Quote the listing below word for word, stopping after the line that contains "import Sketcher".

---+---

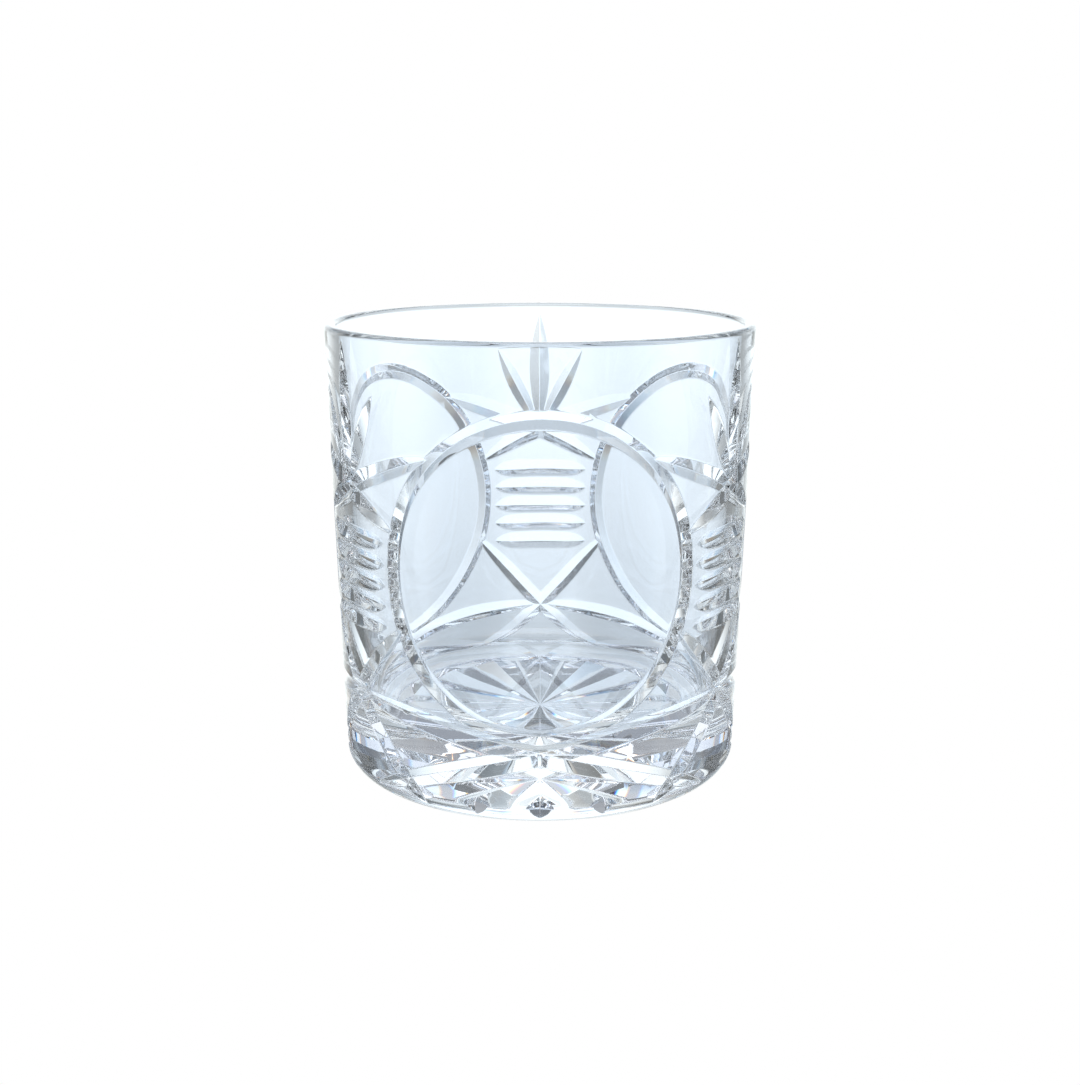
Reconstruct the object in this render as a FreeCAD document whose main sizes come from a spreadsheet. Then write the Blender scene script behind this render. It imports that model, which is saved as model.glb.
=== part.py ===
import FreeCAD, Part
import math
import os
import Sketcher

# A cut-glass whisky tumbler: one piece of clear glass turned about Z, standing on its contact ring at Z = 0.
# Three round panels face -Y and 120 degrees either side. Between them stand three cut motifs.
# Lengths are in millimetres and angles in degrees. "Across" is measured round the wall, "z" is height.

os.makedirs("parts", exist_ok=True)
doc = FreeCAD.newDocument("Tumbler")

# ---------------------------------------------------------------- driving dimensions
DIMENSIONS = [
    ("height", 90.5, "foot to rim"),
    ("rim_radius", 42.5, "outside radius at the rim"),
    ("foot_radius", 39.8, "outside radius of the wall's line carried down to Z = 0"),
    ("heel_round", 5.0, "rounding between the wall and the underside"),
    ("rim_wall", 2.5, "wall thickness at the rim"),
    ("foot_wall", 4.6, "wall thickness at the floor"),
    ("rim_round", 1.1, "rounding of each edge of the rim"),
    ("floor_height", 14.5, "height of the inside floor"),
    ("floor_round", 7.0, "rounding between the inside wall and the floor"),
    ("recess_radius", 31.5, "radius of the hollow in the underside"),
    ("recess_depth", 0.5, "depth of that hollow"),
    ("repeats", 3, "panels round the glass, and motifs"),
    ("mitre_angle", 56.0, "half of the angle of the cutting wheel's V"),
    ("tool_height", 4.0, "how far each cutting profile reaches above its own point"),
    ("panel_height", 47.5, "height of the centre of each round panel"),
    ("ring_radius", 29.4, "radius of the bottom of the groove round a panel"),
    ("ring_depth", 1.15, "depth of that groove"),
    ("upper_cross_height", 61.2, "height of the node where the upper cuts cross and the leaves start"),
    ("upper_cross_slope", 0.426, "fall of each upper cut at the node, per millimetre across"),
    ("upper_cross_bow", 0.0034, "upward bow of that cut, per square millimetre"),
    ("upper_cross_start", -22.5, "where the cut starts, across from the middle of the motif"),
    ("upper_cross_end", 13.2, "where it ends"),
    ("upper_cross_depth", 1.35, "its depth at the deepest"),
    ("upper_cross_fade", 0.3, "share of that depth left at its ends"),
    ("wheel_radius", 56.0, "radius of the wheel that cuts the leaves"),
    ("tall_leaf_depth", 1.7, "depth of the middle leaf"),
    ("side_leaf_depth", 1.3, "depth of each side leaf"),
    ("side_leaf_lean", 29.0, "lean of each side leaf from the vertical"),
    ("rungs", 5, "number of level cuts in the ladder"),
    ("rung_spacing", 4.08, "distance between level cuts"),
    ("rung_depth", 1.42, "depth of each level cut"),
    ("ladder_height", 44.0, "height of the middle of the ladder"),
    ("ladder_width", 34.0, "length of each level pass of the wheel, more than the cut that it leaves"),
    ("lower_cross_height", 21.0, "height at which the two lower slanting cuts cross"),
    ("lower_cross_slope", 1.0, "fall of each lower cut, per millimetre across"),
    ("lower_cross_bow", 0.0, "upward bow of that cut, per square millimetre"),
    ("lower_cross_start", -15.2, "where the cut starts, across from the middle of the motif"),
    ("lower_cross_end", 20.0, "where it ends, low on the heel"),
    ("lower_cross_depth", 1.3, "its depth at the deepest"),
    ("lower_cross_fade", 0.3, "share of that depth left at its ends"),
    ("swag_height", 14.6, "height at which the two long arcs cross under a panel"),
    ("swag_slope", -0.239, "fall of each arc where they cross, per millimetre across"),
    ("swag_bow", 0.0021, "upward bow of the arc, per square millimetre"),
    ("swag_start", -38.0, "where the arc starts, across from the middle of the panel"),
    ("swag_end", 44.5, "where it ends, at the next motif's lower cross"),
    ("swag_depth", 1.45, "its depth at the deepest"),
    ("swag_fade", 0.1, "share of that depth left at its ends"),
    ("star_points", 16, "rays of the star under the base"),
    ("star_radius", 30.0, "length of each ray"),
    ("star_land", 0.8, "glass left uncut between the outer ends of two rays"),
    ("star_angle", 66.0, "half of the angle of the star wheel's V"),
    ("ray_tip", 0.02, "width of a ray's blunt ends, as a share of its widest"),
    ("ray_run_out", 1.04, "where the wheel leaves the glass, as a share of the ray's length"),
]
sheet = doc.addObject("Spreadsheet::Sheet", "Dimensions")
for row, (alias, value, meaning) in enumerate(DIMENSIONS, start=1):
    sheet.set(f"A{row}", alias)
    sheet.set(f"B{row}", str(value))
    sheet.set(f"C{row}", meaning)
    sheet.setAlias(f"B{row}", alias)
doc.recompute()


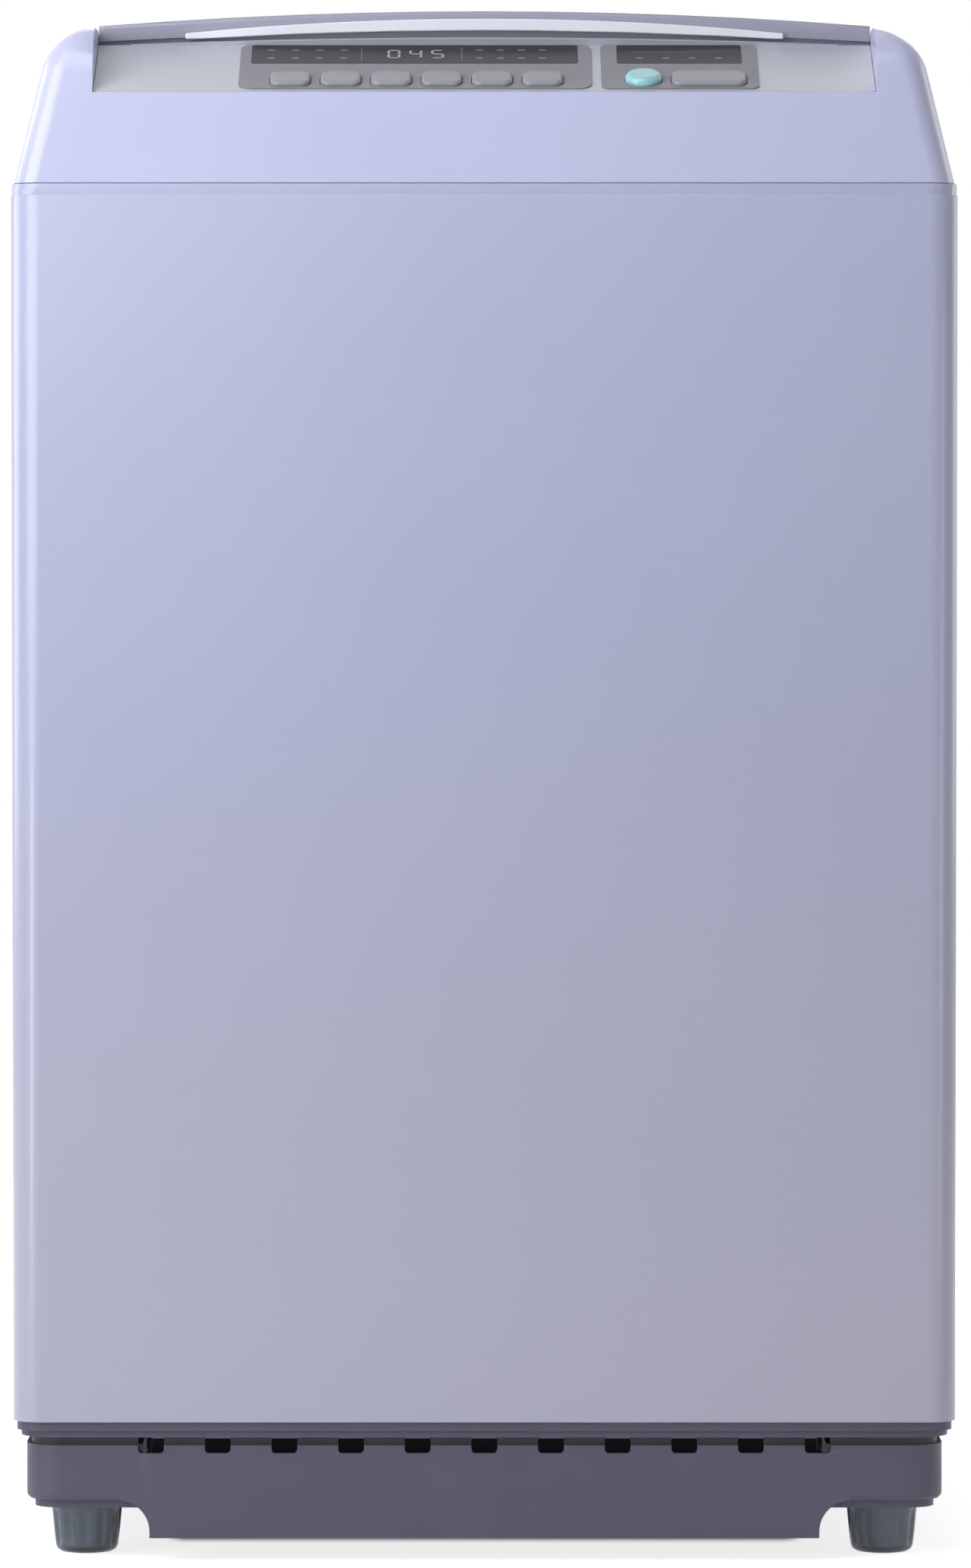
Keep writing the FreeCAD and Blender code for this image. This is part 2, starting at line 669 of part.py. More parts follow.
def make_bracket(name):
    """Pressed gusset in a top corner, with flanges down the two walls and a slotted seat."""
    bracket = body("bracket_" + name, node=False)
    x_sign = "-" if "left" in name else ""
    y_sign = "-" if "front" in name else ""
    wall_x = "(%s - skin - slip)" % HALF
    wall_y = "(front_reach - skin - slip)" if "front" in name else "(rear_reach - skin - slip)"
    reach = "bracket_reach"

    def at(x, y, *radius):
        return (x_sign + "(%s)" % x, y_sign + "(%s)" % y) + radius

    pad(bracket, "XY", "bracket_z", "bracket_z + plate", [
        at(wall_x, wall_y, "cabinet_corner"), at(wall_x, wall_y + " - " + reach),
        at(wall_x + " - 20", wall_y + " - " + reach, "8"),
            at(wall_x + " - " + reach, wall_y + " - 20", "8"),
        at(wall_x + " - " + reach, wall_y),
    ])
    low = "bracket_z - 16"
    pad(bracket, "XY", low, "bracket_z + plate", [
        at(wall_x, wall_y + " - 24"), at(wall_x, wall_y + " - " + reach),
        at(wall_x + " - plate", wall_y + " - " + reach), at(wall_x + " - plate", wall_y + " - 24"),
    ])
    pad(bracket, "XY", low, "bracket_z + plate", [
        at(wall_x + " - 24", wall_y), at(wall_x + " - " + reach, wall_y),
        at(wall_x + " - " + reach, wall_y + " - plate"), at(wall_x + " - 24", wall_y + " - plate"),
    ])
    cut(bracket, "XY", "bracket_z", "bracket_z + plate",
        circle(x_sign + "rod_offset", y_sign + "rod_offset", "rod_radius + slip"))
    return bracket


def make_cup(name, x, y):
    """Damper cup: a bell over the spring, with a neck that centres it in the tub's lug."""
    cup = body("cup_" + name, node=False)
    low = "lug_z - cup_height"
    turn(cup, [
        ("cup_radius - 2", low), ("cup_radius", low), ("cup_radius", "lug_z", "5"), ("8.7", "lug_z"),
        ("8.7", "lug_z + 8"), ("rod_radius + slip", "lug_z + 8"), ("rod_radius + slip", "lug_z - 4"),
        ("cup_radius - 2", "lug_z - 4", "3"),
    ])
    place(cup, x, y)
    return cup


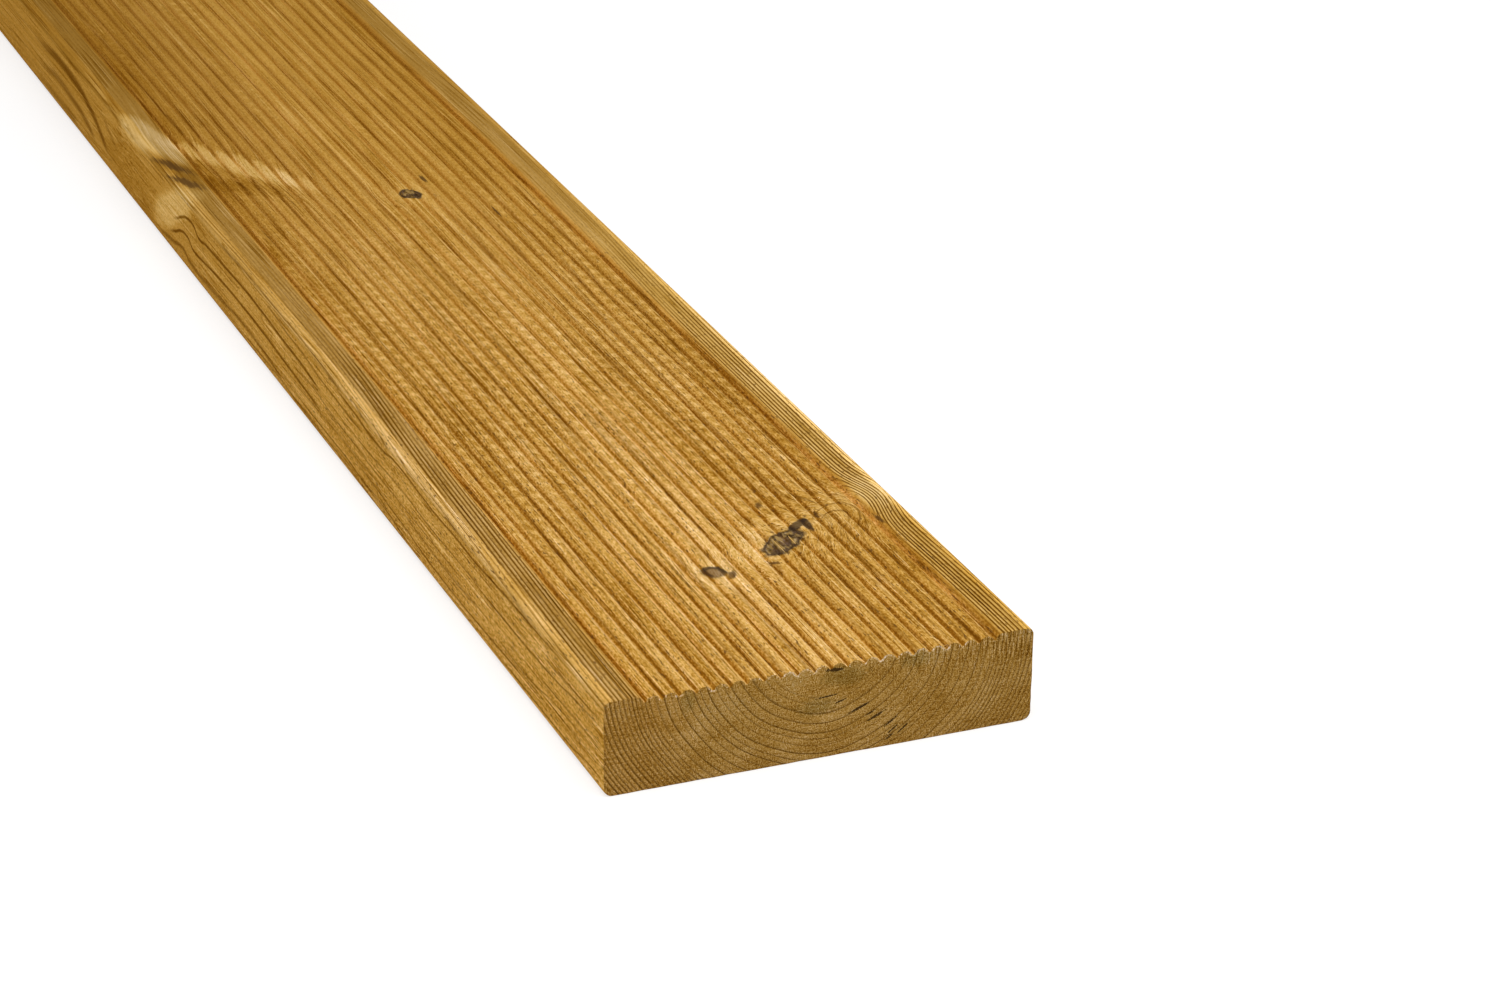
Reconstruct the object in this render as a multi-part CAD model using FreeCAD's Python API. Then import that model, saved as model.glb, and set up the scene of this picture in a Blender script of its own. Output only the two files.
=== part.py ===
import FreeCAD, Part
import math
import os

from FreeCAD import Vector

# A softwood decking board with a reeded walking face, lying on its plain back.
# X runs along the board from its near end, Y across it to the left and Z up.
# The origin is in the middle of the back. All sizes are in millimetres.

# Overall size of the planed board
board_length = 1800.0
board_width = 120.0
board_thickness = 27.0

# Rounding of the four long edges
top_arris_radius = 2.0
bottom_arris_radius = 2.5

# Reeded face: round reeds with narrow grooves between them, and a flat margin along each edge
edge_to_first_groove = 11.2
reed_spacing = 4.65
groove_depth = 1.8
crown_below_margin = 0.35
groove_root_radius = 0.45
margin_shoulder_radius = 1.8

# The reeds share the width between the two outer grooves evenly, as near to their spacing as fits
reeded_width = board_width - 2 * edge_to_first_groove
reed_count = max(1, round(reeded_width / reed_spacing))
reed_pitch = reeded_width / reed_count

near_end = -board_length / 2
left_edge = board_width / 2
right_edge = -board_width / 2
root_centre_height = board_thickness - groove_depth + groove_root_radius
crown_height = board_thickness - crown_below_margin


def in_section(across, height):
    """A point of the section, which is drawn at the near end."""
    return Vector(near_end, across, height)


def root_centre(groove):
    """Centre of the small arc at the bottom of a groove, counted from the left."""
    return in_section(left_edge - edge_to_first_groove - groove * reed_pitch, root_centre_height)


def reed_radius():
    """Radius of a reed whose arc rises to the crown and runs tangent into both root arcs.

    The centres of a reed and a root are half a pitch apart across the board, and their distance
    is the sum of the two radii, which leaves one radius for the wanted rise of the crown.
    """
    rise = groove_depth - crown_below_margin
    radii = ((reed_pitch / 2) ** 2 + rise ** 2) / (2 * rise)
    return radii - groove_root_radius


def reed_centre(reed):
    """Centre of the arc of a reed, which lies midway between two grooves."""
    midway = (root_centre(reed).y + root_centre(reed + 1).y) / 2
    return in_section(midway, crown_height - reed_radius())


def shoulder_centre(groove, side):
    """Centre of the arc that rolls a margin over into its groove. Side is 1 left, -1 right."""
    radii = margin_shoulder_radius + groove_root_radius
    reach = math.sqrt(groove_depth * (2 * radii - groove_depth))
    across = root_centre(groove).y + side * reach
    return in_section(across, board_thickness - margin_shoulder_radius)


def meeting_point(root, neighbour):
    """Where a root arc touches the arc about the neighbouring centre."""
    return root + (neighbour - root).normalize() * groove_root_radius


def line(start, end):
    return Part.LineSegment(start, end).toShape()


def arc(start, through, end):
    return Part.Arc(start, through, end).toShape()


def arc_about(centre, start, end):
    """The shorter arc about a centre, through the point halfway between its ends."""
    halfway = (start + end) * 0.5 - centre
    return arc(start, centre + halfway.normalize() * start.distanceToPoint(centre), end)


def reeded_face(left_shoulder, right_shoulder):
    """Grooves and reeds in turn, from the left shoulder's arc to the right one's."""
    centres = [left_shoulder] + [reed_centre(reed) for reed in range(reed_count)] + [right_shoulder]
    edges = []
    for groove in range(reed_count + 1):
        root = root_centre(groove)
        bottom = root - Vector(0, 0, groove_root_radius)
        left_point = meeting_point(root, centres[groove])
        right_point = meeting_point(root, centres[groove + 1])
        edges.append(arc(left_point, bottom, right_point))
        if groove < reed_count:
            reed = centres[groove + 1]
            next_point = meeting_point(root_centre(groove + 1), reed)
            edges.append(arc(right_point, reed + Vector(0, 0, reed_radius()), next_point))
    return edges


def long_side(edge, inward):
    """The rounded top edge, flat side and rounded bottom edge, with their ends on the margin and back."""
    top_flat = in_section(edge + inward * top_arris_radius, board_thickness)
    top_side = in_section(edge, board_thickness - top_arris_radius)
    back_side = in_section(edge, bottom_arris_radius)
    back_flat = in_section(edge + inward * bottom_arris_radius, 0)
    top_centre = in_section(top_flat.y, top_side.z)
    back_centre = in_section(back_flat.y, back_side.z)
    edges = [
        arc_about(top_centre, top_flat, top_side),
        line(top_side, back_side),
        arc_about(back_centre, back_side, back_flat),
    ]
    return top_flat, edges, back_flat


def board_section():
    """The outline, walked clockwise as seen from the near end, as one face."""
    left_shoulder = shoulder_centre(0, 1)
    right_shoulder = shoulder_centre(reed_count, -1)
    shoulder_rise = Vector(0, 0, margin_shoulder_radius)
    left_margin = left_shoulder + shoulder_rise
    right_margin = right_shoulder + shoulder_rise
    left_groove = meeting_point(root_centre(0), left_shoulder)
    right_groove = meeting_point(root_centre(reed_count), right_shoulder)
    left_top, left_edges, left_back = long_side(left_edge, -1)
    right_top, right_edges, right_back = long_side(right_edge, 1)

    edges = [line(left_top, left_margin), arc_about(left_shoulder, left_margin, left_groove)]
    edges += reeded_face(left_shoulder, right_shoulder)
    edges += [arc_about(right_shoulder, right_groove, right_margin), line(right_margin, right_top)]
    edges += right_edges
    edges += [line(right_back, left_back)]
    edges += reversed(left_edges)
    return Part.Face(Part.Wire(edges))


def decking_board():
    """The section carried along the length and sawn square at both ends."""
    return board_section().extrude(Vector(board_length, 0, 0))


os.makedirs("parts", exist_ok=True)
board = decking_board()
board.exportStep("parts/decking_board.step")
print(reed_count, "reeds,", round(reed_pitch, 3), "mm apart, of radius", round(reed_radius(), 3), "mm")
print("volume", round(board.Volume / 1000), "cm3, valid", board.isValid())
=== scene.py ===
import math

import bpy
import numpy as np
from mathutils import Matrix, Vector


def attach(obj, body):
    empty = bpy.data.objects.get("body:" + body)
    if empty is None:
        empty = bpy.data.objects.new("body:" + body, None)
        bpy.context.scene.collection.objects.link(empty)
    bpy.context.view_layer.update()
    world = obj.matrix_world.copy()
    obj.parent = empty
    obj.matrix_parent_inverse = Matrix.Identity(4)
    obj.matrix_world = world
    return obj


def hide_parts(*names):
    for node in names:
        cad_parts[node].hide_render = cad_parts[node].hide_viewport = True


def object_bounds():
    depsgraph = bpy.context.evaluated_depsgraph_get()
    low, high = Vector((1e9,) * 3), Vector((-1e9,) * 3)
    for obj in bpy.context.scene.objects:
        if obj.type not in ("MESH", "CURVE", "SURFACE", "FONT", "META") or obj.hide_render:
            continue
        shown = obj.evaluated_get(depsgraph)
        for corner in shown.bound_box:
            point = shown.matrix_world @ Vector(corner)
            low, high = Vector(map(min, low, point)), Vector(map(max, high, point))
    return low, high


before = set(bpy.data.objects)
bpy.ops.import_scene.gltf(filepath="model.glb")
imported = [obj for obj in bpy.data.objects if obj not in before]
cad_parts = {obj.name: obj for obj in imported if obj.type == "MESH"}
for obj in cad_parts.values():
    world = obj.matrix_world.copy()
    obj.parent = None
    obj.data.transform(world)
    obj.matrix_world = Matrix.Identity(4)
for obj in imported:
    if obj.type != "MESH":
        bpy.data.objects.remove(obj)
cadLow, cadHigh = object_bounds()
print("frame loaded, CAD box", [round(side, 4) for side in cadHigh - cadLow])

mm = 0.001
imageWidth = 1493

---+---

**Complete output:**
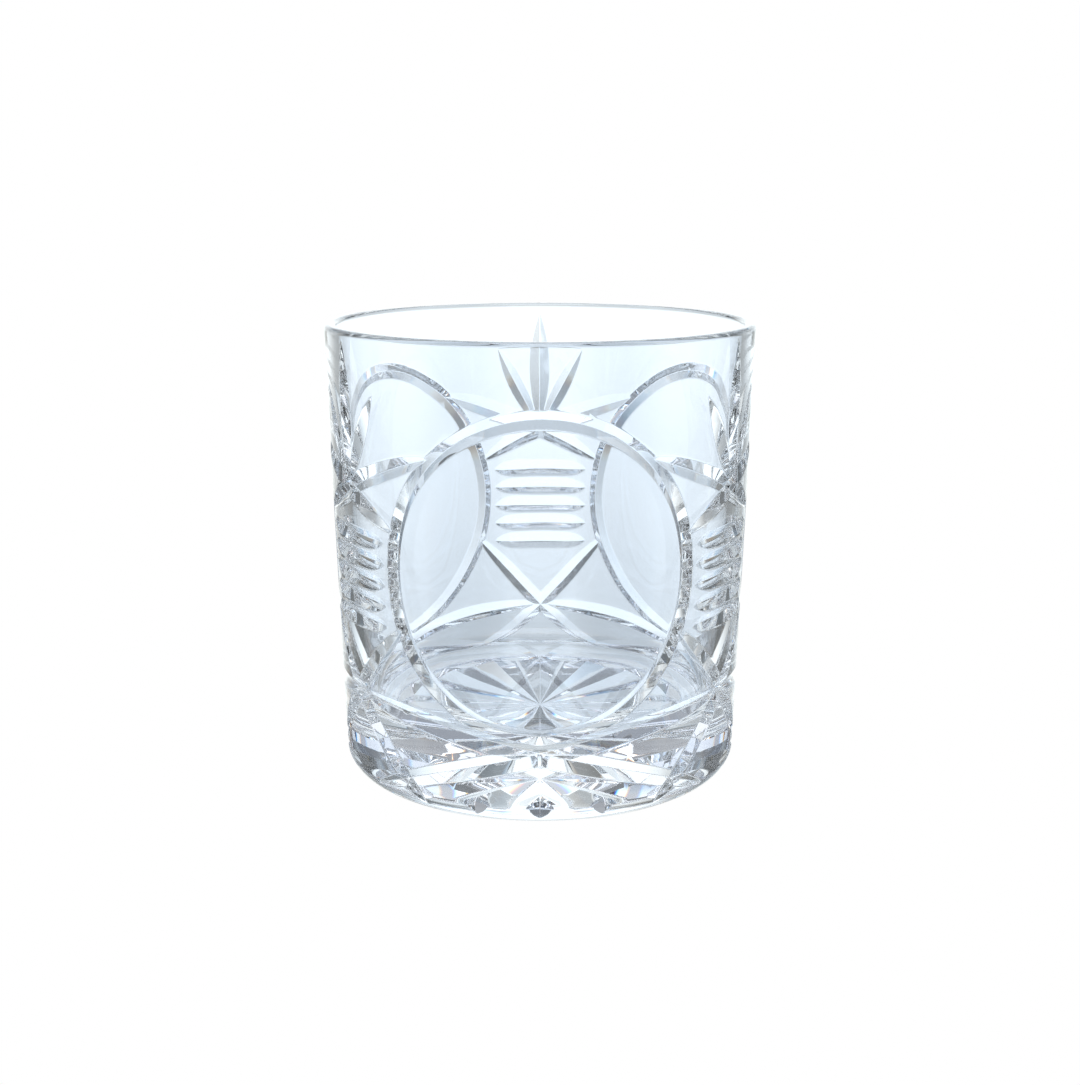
Reconstruct the object in this render as a FreeCAD document whose main sizes come from a spreadsheet. Then write the Blender scene script behind this render. It imports that model, which is saved as model.glb.
=== part.py ===
import FreeCAD, Part
import math
import os
import Sketcher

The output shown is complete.